The real benefit of (2) and (3) above is that it makes things like UTF-8 fallback logic much simpler, since now all of the infrastructure is already in place to support it. All of the fallback knowledge can be moved out of the UTF8Encoding class entirely when the time comes to plumb new changes through that type.

There are two behavioral changes between the old logic and the new logic. @tarekgh would be a good person to comment on these changes.

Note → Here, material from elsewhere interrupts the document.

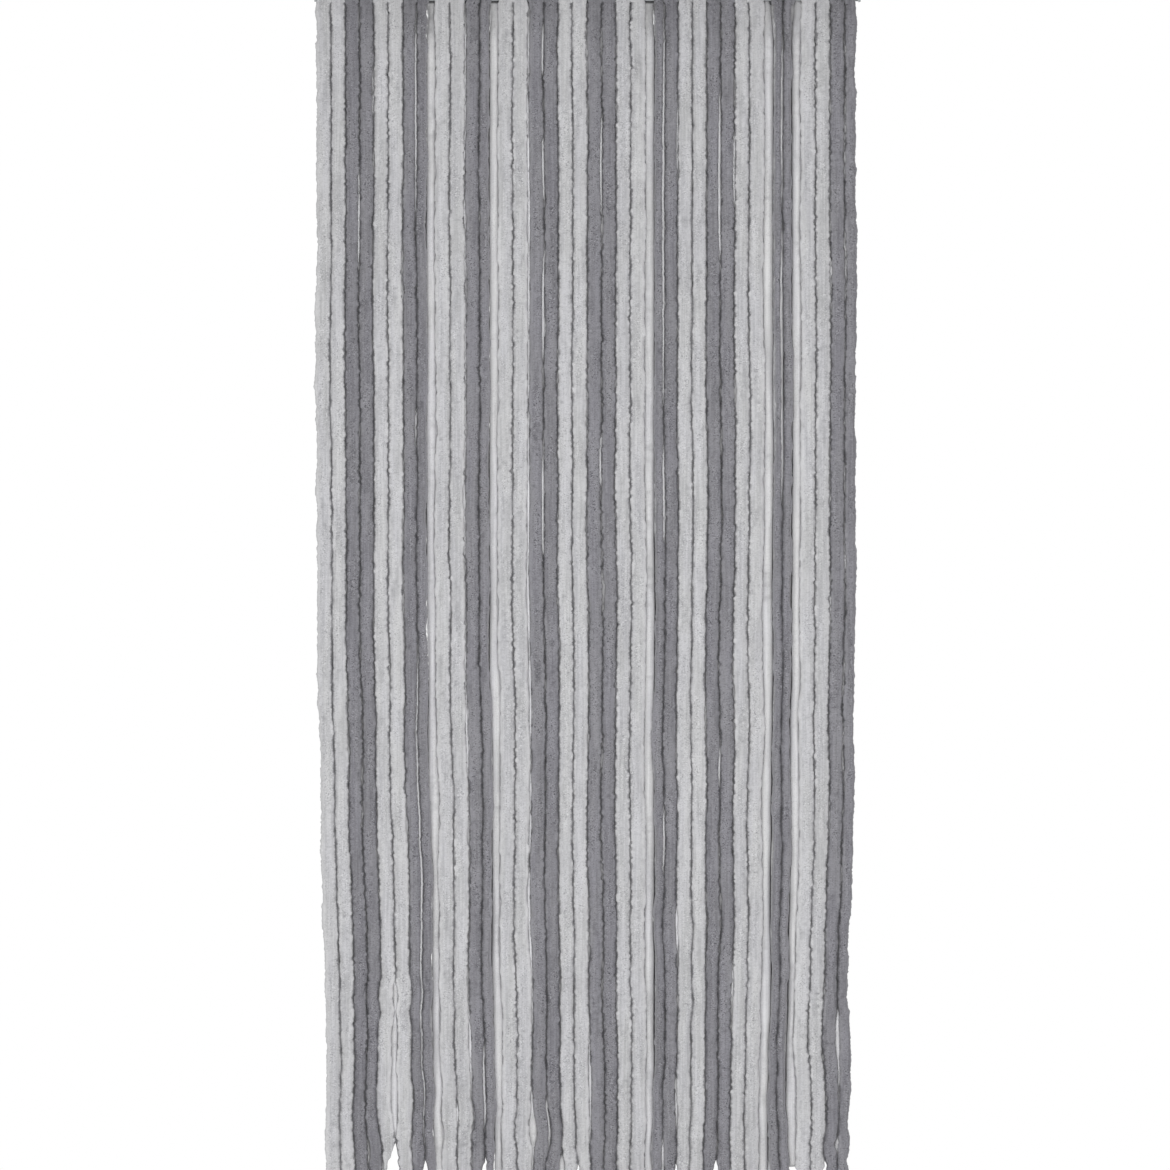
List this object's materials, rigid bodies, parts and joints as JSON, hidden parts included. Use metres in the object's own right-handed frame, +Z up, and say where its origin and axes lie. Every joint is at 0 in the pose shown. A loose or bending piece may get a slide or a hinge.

ASCIIEncoding.GetByteCount(..., EncoderNLS) did not correctly check EncoderReplacementFallback.DefaultString for ASCII-only data before short-circuiting the main method logic. This meant that calls to GetByteCount could succeed (and return a wrong answer) even if the corresponding call to GetBytes would throw an exception. This has been corrected in the new logic: if GetByteCount succeeds (or fails), then GetBytes will also succeed (or fail), modulo OOMs and other asynchronous exceptions.
The fallback buffer logic is no longer recursive. Previously, if we were transcoding chars to bytes, it was possible that the fallback buffer could say "please replace this non-ASCII char with this other non-ASCII char before shrinking to ASCII." ASCIIEncoding would then go into a loop of trying to replace the invalid data over and over, eventually aborting the operation after some number of recursive tries. Now, the fallback buffer is no longer queried recursively. If the fallback buffer tries to provide fallback data that still isn't representable in the target encoding, the new helper methods on EncoderFallbackBuffer will abort the operation without recursing.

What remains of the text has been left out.